Certes, « des liens singuliers » mais qui resteront dans la distance. A l'exception d'un récit de son enfance, faite à une enfant encore « assez petite pour qu'à table, on soit obligé de [la] surélever en glissant sous [s]es fesses, en guise de coussin, un volume de l'Encyclopædia Universalis - très inconfortable - », sa petite-fille ne recueillera pas les confidences de son grand-père... Plus tard, pour répondre à ses questions, qu'il trouve « assommantes », sur son rôle durant la seconde guerre, il lui donnera à lire, afin de ruiner ses rêves d'un grand-père résistant, la lettre ignoble qu'il avait reçue, le 7 novembre 1940, d'un certain  LF Destouches, et à laquelle il n'avait pas répondu. Lic, médecin militaire, professeur agrégé de médecine au Val-de-Grâce, était alors directeur de la Santé, à Paris, et il le fut de 1940 à la Libération. « J'ai été prié de quitter l'armée. », explique-t-il...

Il ajoute : bien sûr, et rien d'autre, comme si cela n'était pas nécessaire, comme s'il pouvait y avoir quelque logique, pour moi, à ce qu'il ait été prié de quitter l'armée, qu'il soit entré aux usines Schneider, et vive aujourd'hui, à Saint-Jean-le-Blanc, Loiret, une existence d'ermite, refusant toute invitation et toute visite.

De ce grand-père déconcertant, la petite-fille recevra beaucoup, car si le vieil homme n'est guère enclin à évoquer ses souvenirs, il aime partager avec elle la pratique des arts auxquels il s'adonne, dans son atelier, en activités bien réglées, sculpture, peinture, musique... Il ne manque pas de talent en ces domaines, mais il a depuis longtemps tourné le dos à toute créativité personnelle. Au Creusot, où il pouvait les faire cuire dans le voisinage des hauts fourneaux, il ne modelait que des figurines aussi académiques que possible, et à Saint-Jean-le-Blanc, il ne fait qu'appliquer son infaillible sens des couleurs et de leurs nuances à reproduire, les unes après les autres, les tapisseries de La Dame à la Licorne... Au piano, il s'amuse à « massacrer » Mendelssohn et à extraire de Chopin sa « substantifique vulgarité », mais s'interdit par ailleurs tout écart : se surprenant à ralentir, il met en marche le métronome. Lic est un homme qui sait que Phantasie est un mot allemand intraduisible, et qui manque souvent de la plus ordinaire fantaisie, comme si, lui aussi, ne supportait que la perfection.

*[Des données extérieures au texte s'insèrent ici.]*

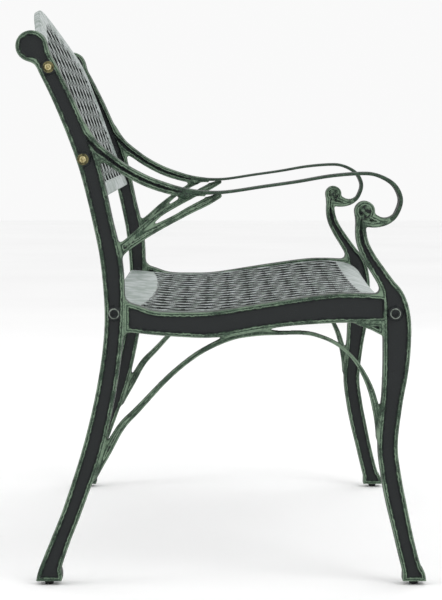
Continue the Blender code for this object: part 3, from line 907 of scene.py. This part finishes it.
    def build(self, looks: dict[Slot, bpy.types.Material]) -> bpy.types.Object:
        """Makes the frame.

        Args:
            looks: The material of each slot.

        Returns:
            The piece.
        """
        cast = Casting(*self.drawing())
        s = cast.spots
        thick, inset = s.more[0], np.clip(s.more[1], 0, 14)
        plate, brace = self.thickness / 2, self.brace_thickness / 2
        half = brace + (plate - brace) * ramp(thick, *self.thickening)
        boss = np.zeros(len(s.u))
        for kind, end in (("back", "upper"), ("back", "lower"), ("seat", "rear"), ("seat", "front")):
            low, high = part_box(f"{kind}_bolt_{self.side.name.lower()}_{end}")
            axis = (low + high) / 2 / MM
            away = np.hypot(s.u - axis.y - self.depth / 2, s.v - axis.z)
            boss = np.maximum(boss, 1 - ramp(away - self.boss_radius, *self.boss_fade))
        scroll = self.scroll(s.u, s.v)
        sunk = ramp(inset - self.rim_width, *self.rim_fade) * (1 - boss)
        groove = ramp(inset, *self.bead_groove[:2]) * (1 - ramp(inset, *self.bead_groove[2:]))
        groove *= ramp(s.depth, *self.groove_from)
        level = half - rounded(s.depth, self.edge_radius) - self.web_recess * sunk
        level -= self.groove_depth * groove + self.scroll_depth * scroll
        name = f"side_frame_{self.side.name.lower()}"
        curled = (s.v > self.curl[1]) & (s.u < self.curl[0])
        paint = np.where(curled, np.minimum(inset, self.curl_inset), inset)
        mesh = cast.mesh(f"{name}_casting", level, -level, self.place, {"inset": (paint, paint)})
        return add_piece(f"{name}_casting", mesh, Slot.FRAME, looks, name)

    def build_strap(self, looks: dict[Slot, bpy.types.Material]) -> bpy.types.Object:
        """Makes the arm rest's strap: a wide band that narrows into the casting at both ends.

        Args:
            looks: The material of each slot.

        Returns:
            The piece.
        """
        line = smooth_line(self.strap, self.strap_steps)
        way = np.gradient(line[:, :2], axis=0)
        way /= np.linalg.norm(way, axis=1)[:, None]
        across = np.stack([-way[:, 1], way[:, 0]], axis=1)
        pieces = np.linalg.norm(np.diff(line[:, :2], axis=0), axis=1)
        run = np.concatenate([[0], np.cumsum(pieces)])
        rear, front = self.strap_taper
        ends = ramp(run, 0, rear) * ramp(run[-1] - run, 0, front)
        half = (self.thickness + (self.strap_width - self.thickness) * ends) / 2 - self.strap_trim
        turns = np.linspace(0, math.tau, self.strap_points, endpoint=False)
        flat = np.sign(np.cos(turns)) * np.abs(np.cos(turns)) ** self.strap_power
        rise = np.sign(np.sin(turns)) * np.abs(np.sin(turns)) ** self.strap_power
        points = []
        for i, (y, z, width) in enumerate(line):
            for c, r in zip(flat, rise, strict=True):
                off = width / 2 * r
                points.append((
                    (self.middle + half[i] * c) * MM,
                    (y + across[i, 0] * off - self.depth / 2) * MM,
                    (z + across[i, 1] * off) * MM,
                ))
        count = len(turns)
        faces = [
            [base + i, base + (i + 1) % count, base + count + (i + 1) % count, base + count + i]
            for base in range(0, (len(line) - 1) * count, count)
            for i in range(count)
        ]
        faces += [list(reversed(range(count))), list(range(len(points) - count, len(points)))]
        name = f"arm_strap_{self.side.name.lower()}"
        mesh = bpy.data.meshes.new(name)
        mesh.from_pydata(points, [], faces)
        inset = mesh.attributes.new("inset", "FLOAT", "POINT")
        inset.data.foreach_set("value", [self.strap_inset] * len(points))
        face_out(mesh)
        return add_piece(name, mesh, Slot.FRAME, looks, f"side_frame_{self.side.name.lower()}")


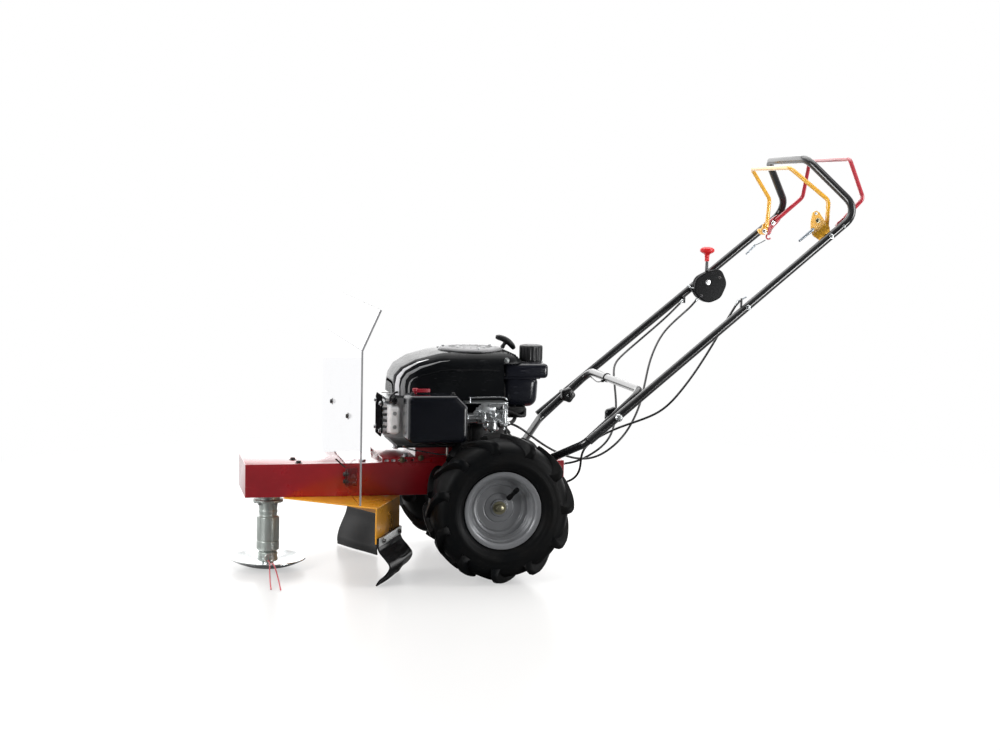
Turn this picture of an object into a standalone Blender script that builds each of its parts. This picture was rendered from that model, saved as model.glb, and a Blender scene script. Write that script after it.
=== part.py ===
"""Two-wheeled walk-behind brush cutter with a nylon line head.

X runs towards the operator, Y to the machine's right-hand side and Z up, in metres.
The ground is Z = 0, and lengths along the machine are given from the wheel axle.
Heights are given for the tyres as drawn; RIDE is what other tyres add to them.
"""
import math

import bmesh
import bpy
from mathutils import Matrix, Vector

# Lay-out
AXLE_X = -0.1414
GAP = 0.0003
WELD = 0.00002
SIDES = (("left", -1), ("right", 1))

# Wheels
TYRE_RADIUS = 0.165
AXLE_Z = 0.165
RIDE = TYRE_RADIUS - AXLE_Z
TYRE_HALF_WIDTH = 0.060
TYRE_WALL = 0.006
TYRE_SQUARENESS = 2.6
LUG_HEIGHT = 0.009
LUGS_PER_SIDE = 11
LUG_SWEEP = math.radians(21)
TRACK = 0.405
BEAD_RADIUS = 0.077
RIM_LIP_RADIUS = 0.087
RIM_HALF_WIDTH = 0.048
RIM_WALL = 0.003
RIM_WELL_RADIUS = 0.067
DISC_OFFSET = 0.006
HUB_RADIUS = 0.019
SHAFT_RADIUS = 0.0095

# Chassis beam, an inverted tray of red sheet
SHEET = 0.003
CHASSIS_REAR = 0.181
CHASSIS_WIDTH = 0.175
CHASSIS_BOTTOM = 0.1755
CHASSIS_TOP = 0.250
CHASSIS_LIP = 0.020
MOUTH_FRONT = -0.400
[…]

Malgré l'ampleur de ses lectures - outre sa langue maternelle, il lisait l'espagnol, l'italien, l'allemand et l'anglais -, il semble avoir été à peine moins rigoriste en littérature, se contentant de couvrir les marges des traductions qu'il avait en main de remarques acerbes, avec références.

Ce qu'il a légué, enseigné, inculqué à sa petite-fille, on le trouve dans ce qu'elle a écrit plus tard, mais on se demande comment son imagination et sa créativité ont pu résister à cette forme de transmission un peu tyrannique.

C'est une grande part du génie des petits-enfants que de survivre à leurs grands-parents...

... sans rien oublier.

Mais son dernier geste a été aussi plus fantaisiste que ceux qu'il avait jamais accomplis un stylo, un crayon ou un pinceau à la main, avec la terre des figurines ou même à son piano. Vieillard, il a parcouru en une journée la seconde partie du trajet du bricoleur sur laquelle il avait toujours refusé de s'aventurer : il a détourné de son usage ordinaire la ceinture de sa robe de chambre que je l'avais vu sans arrêt serrer et desserrer avec nervosité, et la fenêtre à laquelle il l'a accrochée pour se pendre.

C'était un dimanche de septembre, à l'heure où, là-bas, au-dessus du terreau, les noisettes étaient exquises sous leur pelure amère.

Pour savoir ce que Catherine Lépront faisait résonner en cet accord final, il vous faudra lire son livre.